Miami-Dade officials are pushing back against criticism from a transportation workers union argument that bus drivers and passengers are being endangered by COVID-19.
On Monday, the Transport Workers Union of America (TWUA) sent a letter to Mayors of dozens of municipalities within Miami-Dade arguing the transit system has inadequate personal protective equipment (PPE).
“The most effective inventory of PPE seems to also only be going to other workers (whom of course need the supplies as well),” the union members wrote.
“Further, the transit train and bus vehicles are not receiving the deep sanitization that is required. On top of this, no genuine or effective enforcement of masking and social distancing protocols is being maintained.

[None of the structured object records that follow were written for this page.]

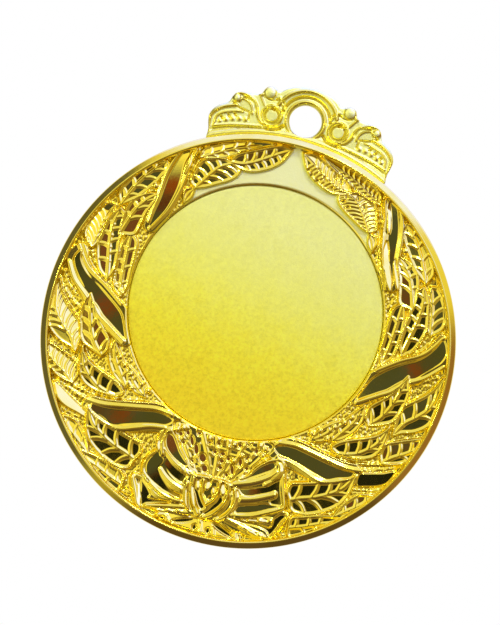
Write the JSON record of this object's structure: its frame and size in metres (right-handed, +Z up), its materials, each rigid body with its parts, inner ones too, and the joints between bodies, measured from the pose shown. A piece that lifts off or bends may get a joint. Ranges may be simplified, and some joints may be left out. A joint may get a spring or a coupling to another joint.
{
  "type": "hanging medal",
  "caption": "Round gilt award medal with a laurel wreath and ribbon bow in relief, a scroll-work hanger with an eyelet, and a blank frosted centre disc.",
  "frame": {"origin": "centre of the hanging eyelet, in the plane between the hanger's front and back", "axes": "+Z up, from the disc's centre to the eyelet; the face looks along -Y and the back along +Y; +X to the viewer's right when the face is looked at"},
  "size_m": [0.06, 0.0034, 0.0676],
  "materials": {
    "gilt_casting": "gold plated, polished relief with dark mirror-bright cells over a satin ground",
    "gilt_hanger": "gold plated, polished scroll work with darker hollows",
    "frosted_gilt": "gold plated, fine frosted satin",
    "clear_adhesive": "cured clear adhesive"
  },
  "bodies": {
    "root": {"medal_body": "gilt_casting", "scroll_hanger": "gilt_hanger", "centre_disc": "frosted_gilt", "adhesive_film": "clear_adhesive"}
  },
  "joints": []
}
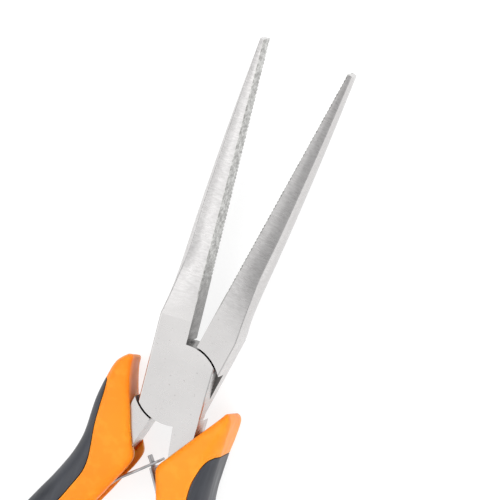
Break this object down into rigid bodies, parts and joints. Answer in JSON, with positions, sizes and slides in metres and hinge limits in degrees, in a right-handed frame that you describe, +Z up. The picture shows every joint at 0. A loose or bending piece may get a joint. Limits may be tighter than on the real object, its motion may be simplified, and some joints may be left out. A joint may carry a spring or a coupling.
{
  "type": "needle nose pliers",
  "caption": "Slim long-nose pliers with serrated jaws, a lap joint with a flush rivet, crossing return leaf springs and two-colour thumb-guard grips.",
  "frame": {"origin": "middle of the overall length and width, on the surface that the tool lies on (the grips' undersides)", "axes": "+Y along the tool towards the jaw tips, +Z up along the pivot axis, +X towards the handle of the front lever"},
  "size_m": [0.0532, 0.1574, 0.0124],
  "materials": {
    "head_steel": "fine satin grinding, no plating",
    "spring_steel": "rolled strip, satin",
    "rivet_steel": "satin",
    "grip_shell": "satin moulded",
    "grip_inlay": "satin soft touch"
  },
  "bodies": {
    "front_half": {"front_lever": "head_steel", "pivot_rivet": "head_steel", "tongue_spring_rivet": "rivet_steel", "front_grip": "grip_shell", "front_grip_inlay": "grip_inlay"},
    "rear_half": {"rear_lever": "head_steel", "slotted_spring_rivet": "rivet_steel", "rear_grip": "grip_shell", "rear_grip_inlay": "grip_inlay"},
    "tongue_leaf": {"tongue_spring": "spring_steel"},
    "slotted_leaf": {"slotted_spring": "spring_steel"}
  },
  "joints": [
    {"name": "pivot", "type": "hinge", "parent": "front_half", "child": "rear_half", "pos_m": [0, 0.01425, 0.0062], "axis": [0, 0, 1], "range_deg": [-4, 14.5], "stiffness_Nm_per_rad": 0.8},
    {"name": "tongue_leaf_flex", "type": "hinge", "parent": "front_half", "child": "tongue_leaf", "pos_m": [0.0111, -0.01974, 0.0062], "axis": [0, 0, 1], "range_deg": [-6.6, 2]},
    {"name": "slotted_leaf_flex", "type": "hinge", "parent": "rear_half", "child": "slotted_leaf", "pos_m": [-0.0111, -0.01974, 0.0062], "axis": [0, 0, 1], "range_deg": [-2, 6.6]}
  ],
  "couplings": [
    {"joint": "tongue_leaf_flex", "follows": "pivot", "ratio": -0.42},
    {"joint": "slotted_leaf_flex", "follows": "pivot", "ratio": 0.42}
  ]
}
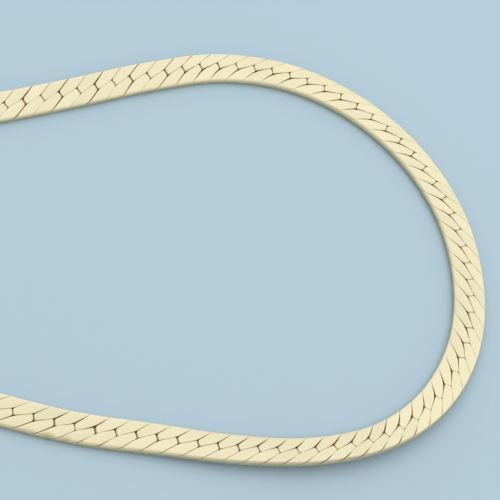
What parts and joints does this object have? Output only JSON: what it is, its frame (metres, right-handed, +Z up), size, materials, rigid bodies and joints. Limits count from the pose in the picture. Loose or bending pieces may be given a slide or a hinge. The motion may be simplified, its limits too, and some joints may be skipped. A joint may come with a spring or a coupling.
{
  "type": "herringbone chain necklace",
  "caption": "Flat herringbone chain necklace of interlocking slanted links, laid in a long teardrop loop and closed at the back by a plain bar clasp.",
  "frame": {"origin": "centre of the bounding box in plan, on the table that the chain lies on", "axes": "+Z up from the table, +X along the loop from the clasp towards the front bend, +Y across the loop"},
  "size_m": [0.1844, 0.0726, 0.0027],
  "materials": {
    "gold_links": "satin",
    "gold_clasp": "polished"
  },
  "bodies": {
    "root": {"chain_left": "gold_links", "chain_right": "gold_links", "clasp": "gold_clasp"}
  },
  "joints": []
}
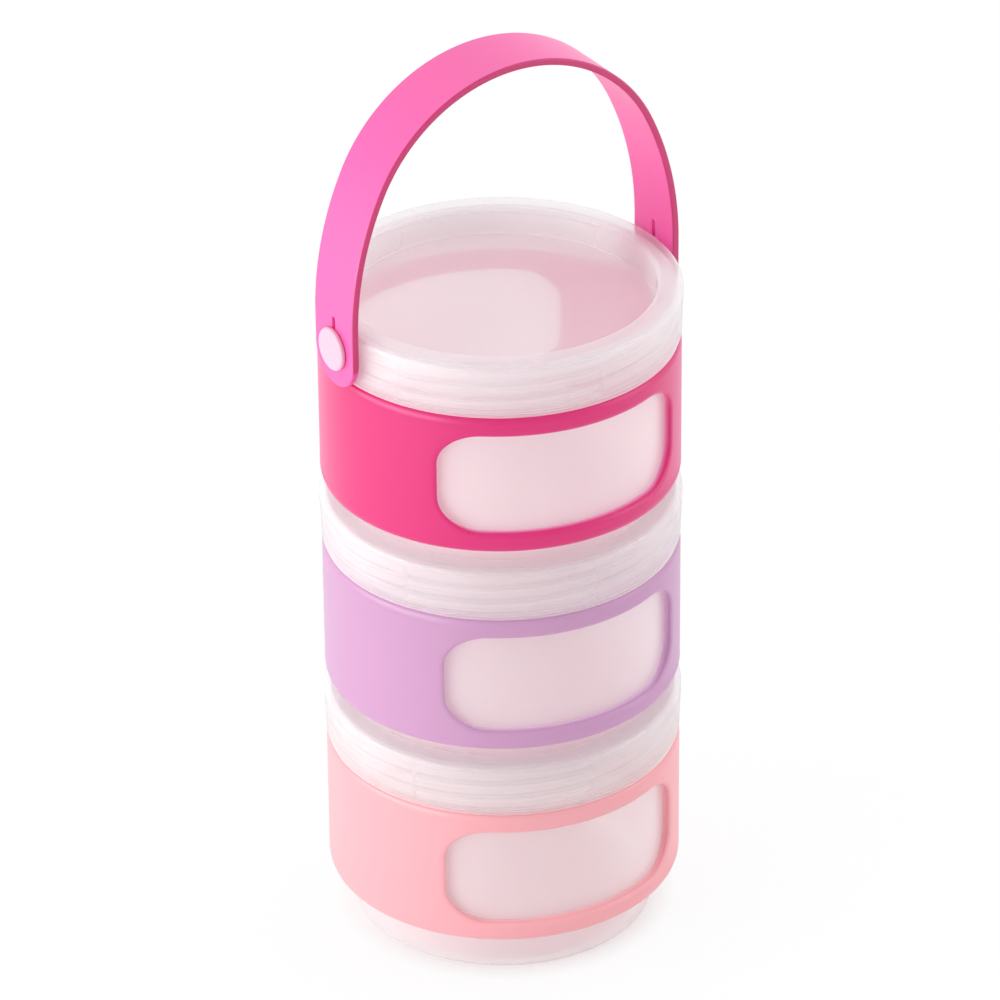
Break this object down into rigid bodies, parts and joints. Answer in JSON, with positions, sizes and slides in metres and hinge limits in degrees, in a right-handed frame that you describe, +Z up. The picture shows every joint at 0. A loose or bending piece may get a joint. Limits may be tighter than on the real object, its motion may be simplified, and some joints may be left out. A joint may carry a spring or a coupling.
{
  "type": "stackable snack container",
  "caption": "Stack of round snack pots with frosted screw lids, windowed silicone sleeves and a swinging carry strap.",
  "frame": {"origin": "centre of the bottom container's foot, on the surface that the stack stands on", "axes": "+Z up along the stack's axis; X through the strap's two pegs, so the strap's arch lies in the XZ plane"},
  "size_m": [0.0976, 0.0908, 0.2393],
  "materials": {
    "frosted_container": "satin, frosted see-through",
    "frosted_lid": "satin, frosted see-through",
    "seal_silicone": "matte",
    "sleeve_light_pink": "matte",
    "sleeve_lavender": "matte",
    "sleeve_hot_pink": "matte",
    "strap_hot_pink": "matte",
    "peg_blush": "satin"
  },
  "bodies": {
    "tier_bottom": {"container_bottom": "frosted_container", "sleeve_bottom": "sleeve_light_pink"},
    "cover_ring_bottom": {"seal_bottom": "seal_silicone"},
    "cover_bottom": {"lid_bottom": "frosted_lid"},
    "tier_middle": {"container_middle": "frosted_container", "sleeve_middle": "sleeve_lavender"},
    "cover_ring_middle": {"seal_middle": "seal_silicone"},
    "cover_middle": {"lid_middle": "frosted_lid"},
    "tier_top": {"container_top": "frosted_container", "sleeve_top": "sleeve_hot_pink"},
    "cover_ring_top": {"seal_top": "seal_silicone"},
    "cover_top": {"lid_top": "frosted_lid", "peg_left": "peg_blush", "peg_right": "peg_blush"},
    "handle": {"handle_strap": "strap_hot_pink"}
  },
  "joints": [
    {"name": "lid_bottom_rise", "type": "slide", "parent": "tier_bottom", "child": "cover_ring_bottom", "axis": [0, 0, 1], "range_m": [0, 0.016]},
    {"name": "lid_bottom_turn", "type": "hinge", "parent": "cover_ring_bottom", "child": "cover_bottom", "pos_m": [0, 0, 0.0508], "axis": [0, 0, 1], "range_deg": [0, 720]},
    {"name": "tier_middle_lift", "type": "slide", "parent": "cover_bottom", "child": "tier_middle", "axis": [0, 0, 1], "range_m": [0, 0.012]},
    {"name": "lid_middle_rise", "type": "slide", "parent": "tier_middle", "child": "cover_ring_middle", "axis": [0, 0, 1], "range_m": [0, 0.016]},
    {"name": "lid_middle_turn", "type": "hinge", "parent": "cover_ring_middle", "child": "cover_middle", "pos_m": [0, 0, 0.1074], "axis": [0, 0, 1], "range_deg": [0, 720]},
    {"name": "tier_top_lift", "type": "slide", "parent": "cover_middle", "child": "tier_top", "axis": [0, 0, 1], "range_m": [0, 0.012]},
    {"name": "lid_top_rise", "type": "slide", "parent": "tier_top", "child": "cover_ring_top", "axis": [0, 0, 1], "range_m": [0, 0.016]},
    {"name": "lid_top_turn", "type": "hinge", "parent": "cover_ring_top", "child": "cover_top", "pos_m": [0, 0, 0.164], "axis": [0, 0, 1], "range_deg": [0, 720]},
    {"name": "strap_swing", "type": "hinge", "parent": "cover_top", "child": "handle", "pos_m": [0, 0, 0.1722], "axis": [1, 0, 0], "range_deg": [-120, 120]}
  ],
  "couplings": [
    {"joint": "lid_bottom_rise", "follows": "lid_bottom_turn", "m_per_rad": 0.0012732},
    {"joint": "lid_middle_rise", "follows": "lid_middle_turn", "m_per_rad": 0.0012732},
    {"joint": "lid_top_rise", "follows": "lid_top_turn", "m_per_rad": 0.0012732}
  ]
}
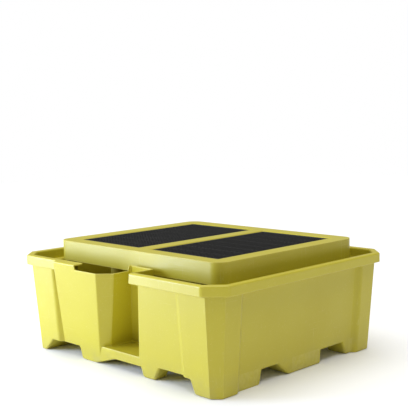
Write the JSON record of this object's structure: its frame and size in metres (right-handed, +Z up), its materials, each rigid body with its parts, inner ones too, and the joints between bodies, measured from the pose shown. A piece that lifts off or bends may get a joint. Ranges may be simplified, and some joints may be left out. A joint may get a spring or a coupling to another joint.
{
  "type": "spill containment pallet",
  "caption": "Moulded sump tub with fork ways, a front pocket and tap recess, holding a deck platform on pipe legs with lift-out gratings.",
  "frame": {"origin": "on the floor under the middle of the tub's rim", "axes": "+Z up; -Y the front, with the pocket and the recess; +X the right side seen from the front"},
  "size_m": [1.85, 1.665, 0.73],
  "materials": {
    "tub_plastic": "satin moulded polyethylene, yellow",
    "deck_plastic": "satin moulded polyethylene, yellow",
    "grating_plastic": "black moulded plastic, satin",
    "bearer_composite": "grey glass-fibre composite",
    "leg_pipe": "yellow polyethylene pipe",
    "seal_rubber": "black rubber",
    "drain_plastic": "black moulded plastic"
  },
  "bodies": {
    "tub": {"sump_tub": "tub_plastic", "drain_gasket": "seal_rubber", "drain_fitting": "drain_plastic", "drain_lock_nut": "drain_plastic"},
    "platform": {"deck_platform": "deck_plastic", "bearer_left_front": "bearer_composite", "bearer_left_back": "bearer_composite", "bearer_right_front": "bearer_composite", "bearer_right_back": "bearer_composite", "leg_front_left": "leg_pipe", "leg_front_middle": "leg_pipe", "leg_front_right": "leg_pipe", "leg_middle_left": "leg_pipe", "leg_middle": "leg_pipe", "leg_middle_right": "leg_pipe", "leg_back_left": "leg_pipe", "leg_back_middle": "leg_pipe", "leg_back_right": "leg_pipe"},
    "grating_left": {"grating_left": "grating_plastic"},
    "grating_right": {"grating_right": "grating_plastic"},
    "plug_seal": {"plug_seal": "seal_rubber"},
    "drain_plug": {"drain_plug": "drain_plastic"}
  },
  "joints": [
    {"name": "platform_lift", "type": "slide", "parent": "tub", "child": "platform", "axis": [0, 0, 1], "range_m": [0, 0.6]},
    {"name": "grating_left_lift", "type": "slide", "parent": "platform", "child": "grating_left", "axis": [0, 0, 1], "range_m": [0, 0.12]},
    {"name": "grating_right_lift", "type": "slide", "parent": "platform", "child": "grating_right", "axis": [0, 0, 1], "range_m": [0, 0.12]},
    {"name": "plug_out", "type": "slide", "parent": "tub", "child": "plug_seal", "axis": [0, 1, 0], "range_m": [0, 0.026]},
    {"name": "plug_turn", "type": "hinge", "parent": "plug_seal", "child": "drain_plug", "pos_m": [0.3, 0.746, 0.16], "axis": [0, 1, 0], "range_deg": [0, 720]}
  ],
  "couplings": [
    {"joint": "plug_out", "follows": "plug_turn", "m_per_rad": 0.002069}
  ]
}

The list of serious safety threats is growing daily.”
The letter asked those Mayors to push the county government — which oversees the transit system — to ramp up safety measures. That letter followed an April 17 lawsuit demanding changes.
The union also hammered Miami-Dade County Transit Director Alice Bravo arguing she has “failed to adequately address this safety crisis.”
The TWUA followed up Monday’s letter with a mobile billboard challenging Bravo to the #RideNotDie challenge. That billboard mockingly encouraged Bravo to ride a full shift on a bus with no masks, social distancing or sanitation measures.
Now, Bravo and other county officials are pushing back against those critiques and accusing the union of seeking publicity.
“The safety of our operators and riders has always been our number one priority both as a department and for myself as director,” Bravo said in a statement Tuesday.
“Since this global pandemic began, we amped up our safety measures, including cleaning of vehicles and implementing service changes, matching or exceeding what other metro areas have done. It’s unfortunate that the Transport Workers Union appears to be spending workers’ dues on a publicity stunt that asks for more equipment when this and many other safety measures were implemented weeks ago.”
Miami-Dade County Mayor — and current congressional candidate — Carlos Giménez echoed those remarks.
“Now is the time for everyone in our community to work together toward a common goal — to stop the spread of COVID-19 and start moving to a new normal,” Giménez said.
“My administration and I — with guidance from the Florida Department of Health, the CDC and medical experts at Jackson Health System, U-Health and the medical schools at the University of Miami and Florida International University — have been dedicating our full time and resources to battling this pandemic and keeping our community safe.”
Derrick Gordon, the county’s Assistant Director over Metrobus Operations, supported Bravo’s handling of the outbreak.
“It’s no easy task to manage and operate a transit department like Miami-Dade’s,” Gordon said.
“Director Bravo has remained steadfast in keeping all of her employees safe during this unprecedented state of emergency, while also providing an essential service to the community. She has ensured no stone is left unturned and that we take and have taken all viable steps to keep everyone safe. Safety has always been our number one priority.”
That letter prompted pushback from the TWUA.
State officials have voiced optimism that social distancing efforts have helped flatten the curve of the outbreak. But Miami-Dade remains the epicenter, with nearly 36% of the total confirmed cases in the state as of Wednesday.